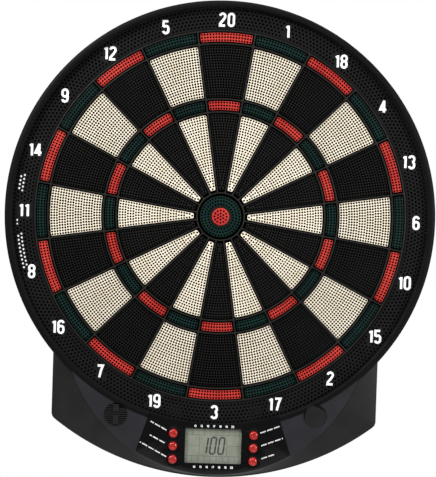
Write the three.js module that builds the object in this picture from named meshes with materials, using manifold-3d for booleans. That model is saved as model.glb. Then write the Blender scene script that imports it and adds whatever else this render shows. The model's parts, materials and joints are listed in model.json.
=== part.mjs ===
// Electronic dartboard for soft-tip darts: a round sprung target over a scoring console.
// Millimetres, +Z up. The target faces -Y, and the origin is on the wall face behind the bull.
import * as THREE from "three";
import { mergeVertices } from "three/addons/utils/BufferGeometryUtils.js";
import Module from "manifold-3d";

const wasm = await Module();
wasm.setup();

// ---- Driving dimensions -------------------------------------------------------------------

const GAP = 0.3; // between pieces that touch
const WELD = 0.5; // how far two joined shapes reach into each other

// The order of the numbers, clockwise from the top.
const NUMBERS = [20, 1, 18, 4, 13, 6, 10, 15, 2, 17, 3, 19, 7, 16, 8, 11, 14, 9, 12, 5];
const SECTOR = (2 * Math.PI) / NUMBERS.length;

// Target zones: inner and outer radius, and how far each side is set in from the sector's edge.
const ZONES = {
  innerSingle: { inner: 29.0, outer: 109.6, setIn: 2.0 },
  treble: { inner: 114.5, outer: 123.8, setIn: 2.5 },
  outerSingle: { inner: 128.4, outer: 182.7, setIn: 2.0 },
  double: { inner: 187.5, outer: 196.9, setIn: 2.5 },
};
const BULL = { inner: 9.5, outerInner: 11.8, outerOuter: 22.0 };

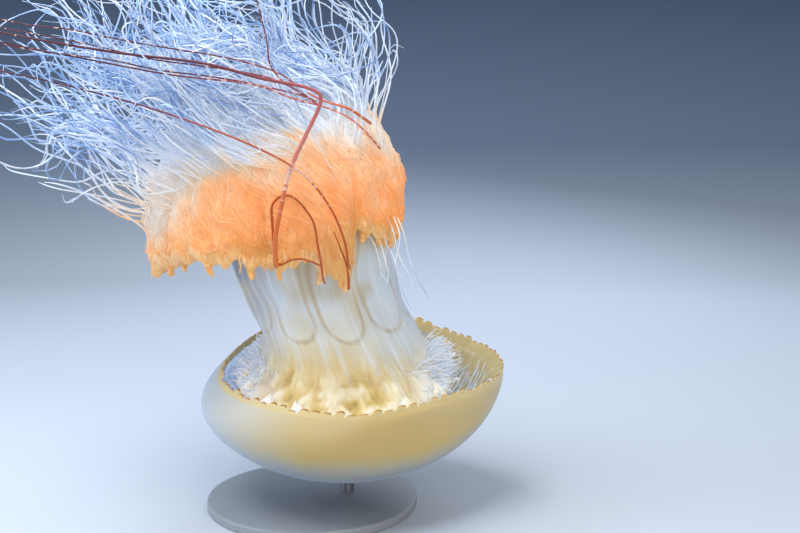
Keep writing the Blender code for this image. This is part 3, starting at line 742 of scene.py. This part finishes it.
def threads(own, angle, share, size, steps, wave, stray, locks=0.3, hug=0.0, curl=0.5, first_way=None):
    """Routes of threads from their roots on the arms, in the animal's frame, (count, steps + 1, 3).

    wave is how far a thread swings, stray how far it leaves the current, locks how far it drifts with its
    neighbours, hug how closely it keeps to the arms, and curl how many of the threads end in a hook.
    """
    count = len(angle)
    root = arm_surface(angle, share)
    root = root - off_arms(root) * ROOT_DEPTH
    swing = own.uniform(0, math.tau, (4, count))
    pace = own.uniform(0.7, 1.5, (3, count))
    bias = unit(own.normal(size=(count, 3))) * own.uniform(0, 1, (count, 1)) ** 1.3 * stray
    hook = unit(own.normal(size=(count, 3)))
    bent = np.clip(own.uniform(0, 1, count) - (1 - curl), 0, 1) / max(curl, 0.01)

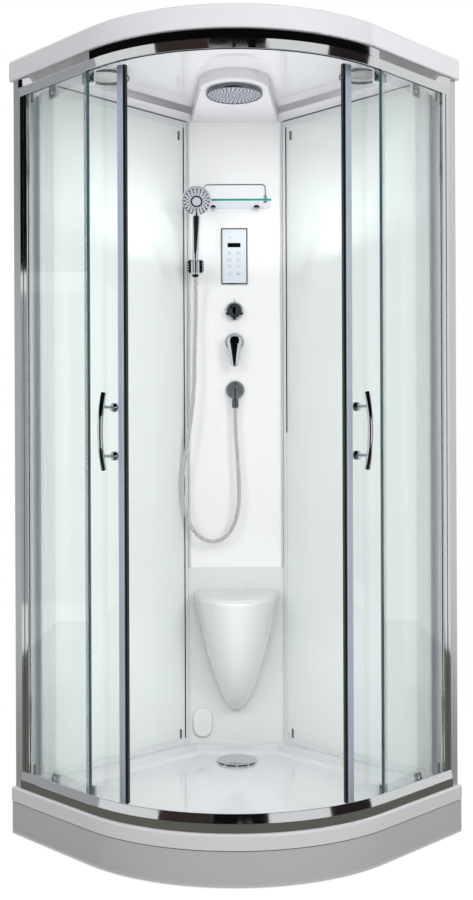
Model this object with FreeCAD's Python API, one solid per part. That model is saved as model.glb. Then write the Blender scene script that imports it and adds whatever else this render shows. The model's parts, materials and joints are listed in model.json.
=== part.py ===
"""Quadrant steam shower cabin, in millimetres.

The room corner is at +Y, the curved front faces -Y and X runs to the right.
The origin is on the floor, under the middle of the cabin's bounding box.
Many places are easier to give from the room corner: p is the distance along the
right-hand back wall and q the distance along the left-hand one, so the right half
of the cabin has p above q and the left half is its mirror image in X.
Rest is the doors slid open behind the fixed panes.
"""
import FreeCAD, Part
import math
import os
from FreeCAD import Vector

# ---------------------------------------------------------------- driving dimensions
# cabin outline
WALL_LENGTH = 900.0          # side of the tray along each back wall
FRONT_RADIUS = 550.0         # radius of the curved front
SOFT_GAP = 0.3               # room between pieces that do not press on each other

# tray
TRAY_TOP = 135.0             # rim height above the floor
TRAY_BAND = 40.0             # height of the tray's own edge band
TRAY_EDGE_ROUND = 6.0
BASIN_DEPTH = 32.0
BASIN_FRONT_RIM = 62.0       # rim width at the front
BASIN_WALL_RIM = 46.0        # rim width along the walls
BASIN_BACK_RIM = 22.0        # rim in front of the seat module
BASIN_ROUND = 14.0

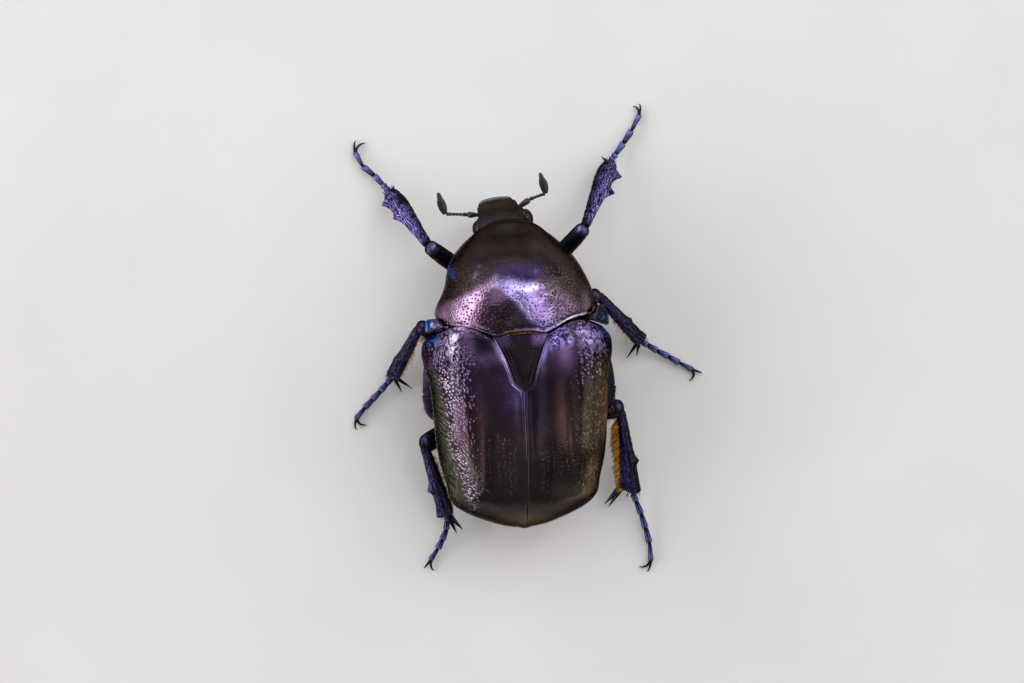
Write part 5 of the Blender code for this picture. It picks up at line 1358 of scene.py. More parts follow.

## Problem details
Reproduce all the data word for word.

## Correct output
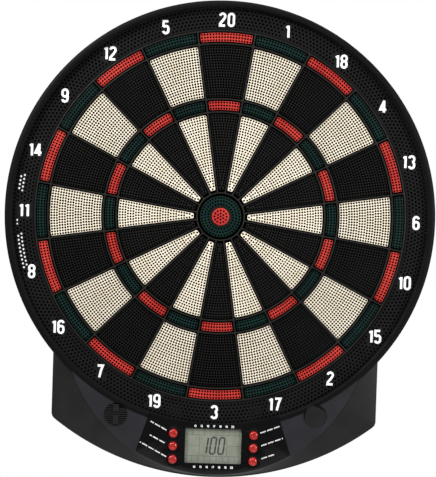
Write the three.js module that builds the object in this picture from named meshes with materials, using manifold-3d for booleans. That model is saved as model.glb. Then write the Blender scene script that imports it and adds whatever else this render shows. The model's parts, materials and joints are listed in model.json.
=== part.mjs ===
// Electronic dartboard for soft-tip darts: a round sprung target over a scoring console.
// Millimetres, +Z up. The target faces -Y, and the origin is on the wall face behind the bull.
import * as THREE from "three";
import { mergeVertices } from "three/addons/utils/BufferGeometryUtils.js";
import Module from "manifold-3d";

const wasm = await Module();
wasm.setup();

// ---- Driving dimensions -------------------------------------------------------------------

const GAP = 0.3; // between pieces that touch
const WELD = 0.5; // how far two joined shapes reach into each other

// The order of the numbers, clockwise from the top.
const NUMBERS = [20, 1, 18, 4, 13, 6, 10, 15, 2, 17, 3, 19, 7, 16, 8, 11, 14, 9, 12, 5];
const SECTOR = (2 * Math.PI) / NUMBERS.length;

// Target zones: inner and outer radius, and how far each side is set in from the sector's edge.
const ZONES = {
  innerSingle: { inner: 29.0, outer: 109.6, setIn: 2.0 },
  treble: { inner: 114.5, outer: 123.8, setIn: 2.5 },
  outerSingle: { inner: 128.4, outer: 182.7, setIn: 2.0 },
  double: { inner: 187.5, outer: 196.9, setIn: 2.5 },
};
const BULL = { inner: 9.5, outerInner: 11.8, outerOuter: 22.0 };

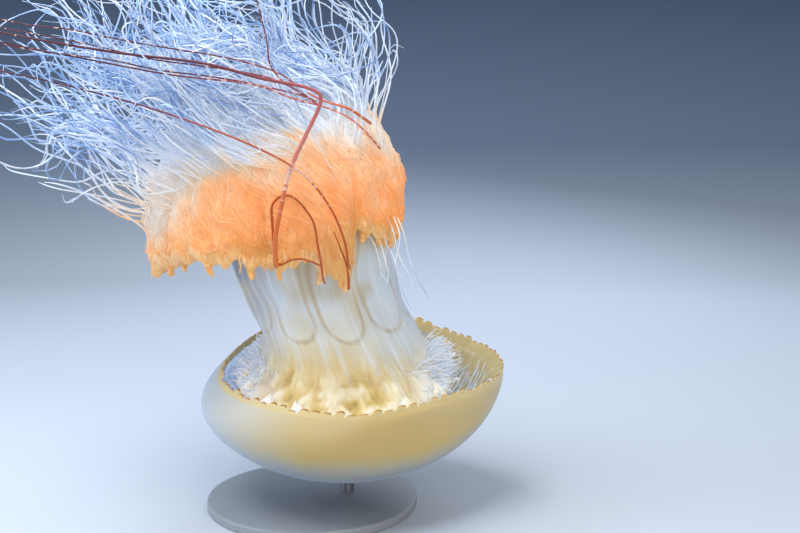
Keep writing the Blender code for this image. This is part 3, starting at line 742 of scene.py. This part finishes it.
def threads(own, angle, share, size, steps, wave, stray, locks=0.3, hug=0.0, curl=0.5, first_way=None):
    """Routes of threads from their roots on the arms, in the animal's frame, (count, steps + 1, 3).

    wave is how far a thread swings, stray how far it leaves the current, locks how far it drifts with its
    neighbours, hug how closely it keeps to the arms, and curl how many of the threads end in a hook.
    """
    count = len(angle)
    root = arm_surface(angle, share)
    root = root - off_arms(root) * ROOT_DEPTH
    swing = own.uniform(0, math.tau, (4, count))
    pace = own.uniform(0.7, 1.5, (3, count))
    bias = unit(own.normal(size=(count, 3))) * own.uniform(0, 1, (count, 1)) ** 1.3 * stray
    hook = unit(own.normal(size=(count, 3)))
    bent = np.clip(own.uniform(0, 1, count) - (1 - curl), 0, 1) / max(curl, 0.01)

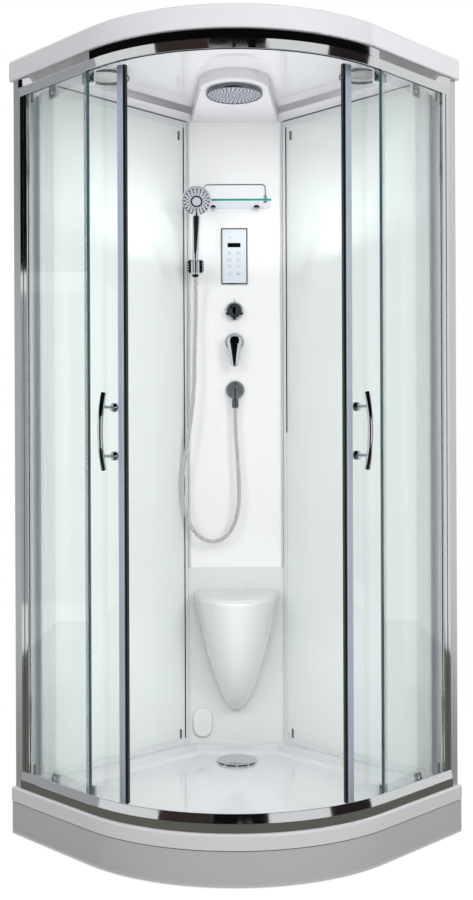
Model this object with FreeCAD's Python API, one solid per part. That model is saved as model.glb. Then write the Blender scene script that imports it and adds whatever else this render shows. The model's parts, materials and joints are listed in model.json.
=== part.py ===
"""Quadrant steam shower cabin, in millimetres.

The room corner is at +Y, the curved front faces -Y and X runs to the right.
The origin is on the floor, under the middle of the cabin's bounding box.
Many places are easier to give from the room corner: p is the distance along the
right-hand back wall and q the distance along the left-hand one, so the right half
of the cabin has p above q and the left half is its mirror image in X.
Rest is the doors slid open behind the fixed panes.
"""
import FreeCAD, Part
import math
import os
from FreeCAD import Vector

# ---------------------------------------------------------------- driving dimensions
# cabin outline
WALL_LENGTH = 900.0          # side of the tray along each back wall
FRONT_RADIUS = 550.0         # radius of the curved front
SOFT_GAP = 0.3               # room between pieces that do not press on each other

# tray
TRAY_TOP = 135.0             # rim height above the floor
TRAY_BAND = 40.0             # height of the tray's own edge band
TRAY_EDGE_ROUND = 6.0
BASIN_DEPTH = 32.0
BASIN_FRONT_RIM = 62.0       # rim width at the front
BASIN_WALL_RIM = 46.0        # rim width along the walls
BASIN_BACK_RIM = 22.0        # rim in front of the seat module
BASIN_ROUND = 14.0

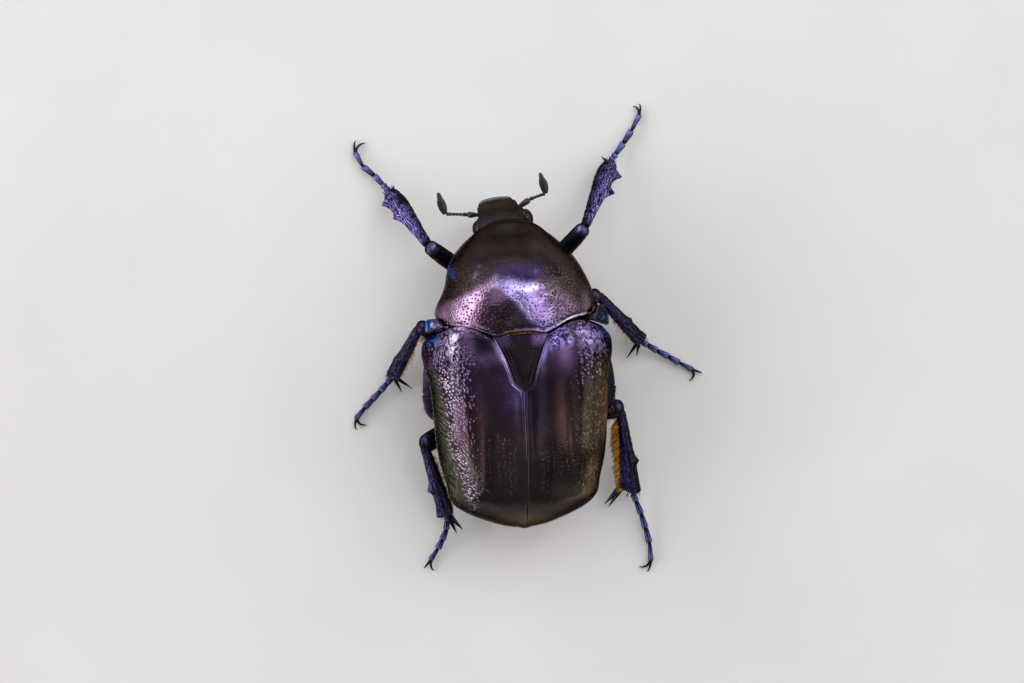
Write part 5 of the Blender code for this picture. It picks up at line 1358 of scene.py. More parts follow.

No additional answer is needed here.